KPCC's business analyst Mark Lacter talks about why Southern California's job industry remains sluggish.
Steve Julian: On Tuesdays we talk about the latest business stories with Mark Lacter. Mark, we've talked in the past about the strength of the local jobs economy, so why can't it get out of its rut?
Mark Lacter: There's no one reason Steve, which is one of the frustrations in trying to figure out when things will start improving in a significant way. Certain problems we know all about - the Southern California construction industry has taken a huge hit since the recession, government employment is being cut, and the housing market continues to be in the doldrums. May home sales were down more than 17 percent from a year earlier, which means that all the ancillary industries - areas like furniture, home improvement, interior design, appliances - those will be sluggish as well. Without an improvement in housing, the jobs picture is likely to remain weak, and without an improvement in jobs, the housing picture is likely to remain weak. Thing is, it's more complicated than that.
Julian: Puncture the surface and find what?
Lacter: Well, there's been the decision by many business owners to hire as few workers as possible. Not because they can't afford it, but because they've just found it more profitable to automate their operations rather than having to deal with stuff like health benefits and vacations. And anyone who has tried calling a company only to get an automatic phone system instead of a live human being can appreciate what's going on. Since the start of the recession, spending on employees has increased by 2 percent. During the same period, spending on equipment and software has increased by 26 percent.
Julian: And I guess the jobs that have been lost to automation are simply not coming back.
Lacter: That's probably the biggest frustration about this recovery: In recessions going back 20 or 30 years, companies would lay people off when business was soft and then bring them back when things improved. These days, companies still use the term "layoff," but they don't mean layoff - they mean fire. These are permanent displacements running into the millions, and as we see by those high unemployment rates (still around 12 percent in California at last check), finding a new job with a new company - often in a new industry - is proving to be hard. Now, having said that, let's keep in mind that in the first four months of the year California has added more than 100,000 payroll jobs, which is not nearly enough to get back to where things were pre-recession, but is not small potatoes either.
Julian: So why all the talk about the possibility of another downturn?

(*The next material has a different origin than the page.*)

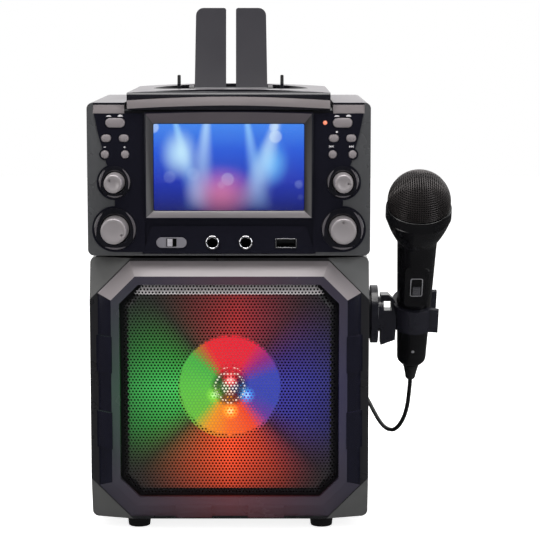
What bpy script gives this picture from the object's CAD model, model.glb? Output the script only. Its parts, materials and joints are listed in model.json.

Lacter: Most likely it's because we've been programmed to expect the worst out of this economy, whether it's true or not. There's an amazing CNN poll out that has 48 percent of those sampled saying that a depression was likely in the next 12 months. Now, let's all agree that the economy is not growing at a very strong pace and the unemployment rate is not dropping by nearly as much as we'd like, especially in the L.A. area, and there are all kinds of worries about unrest in the Middle East. But, that's a whole lot different than saying a depression is right around the corner. Just as a reminder for those of us who weren't around 80 years ago, the unemployment rate during the Great Depression topped out at 25 percent (more than twice as much as it is now).
Julian: Is this a case of the media creating the news?
Lacter: Maybe not creating, but certainly exaggerating – and it becomes part of the narrative. A New York Times/CBS poll had 63 percent saying that Congress should not raise the debt ceiling, even though the vast majority of experts say that such a move would be a disaster. But the pollsters choose to highlight that number, which of course puts a lot of pressure on Congress to somehow accommodate that position, no matter what. A lot of misinformation is directed at the California economy, which is routinely labeled among the worst in the country, even though it's really not (actually, its growth rate last year was better than many states, including Florida, Arizona and Georgia). Point is, when it comes to the economy these days, don't believe everything you hear. Don't even believe everything you think.
Lacter: Okay, I believe you....
Julian: Mark Lacter is a contributing writer for Los Angeles Magazine and writes the business blog at LA Observed.com.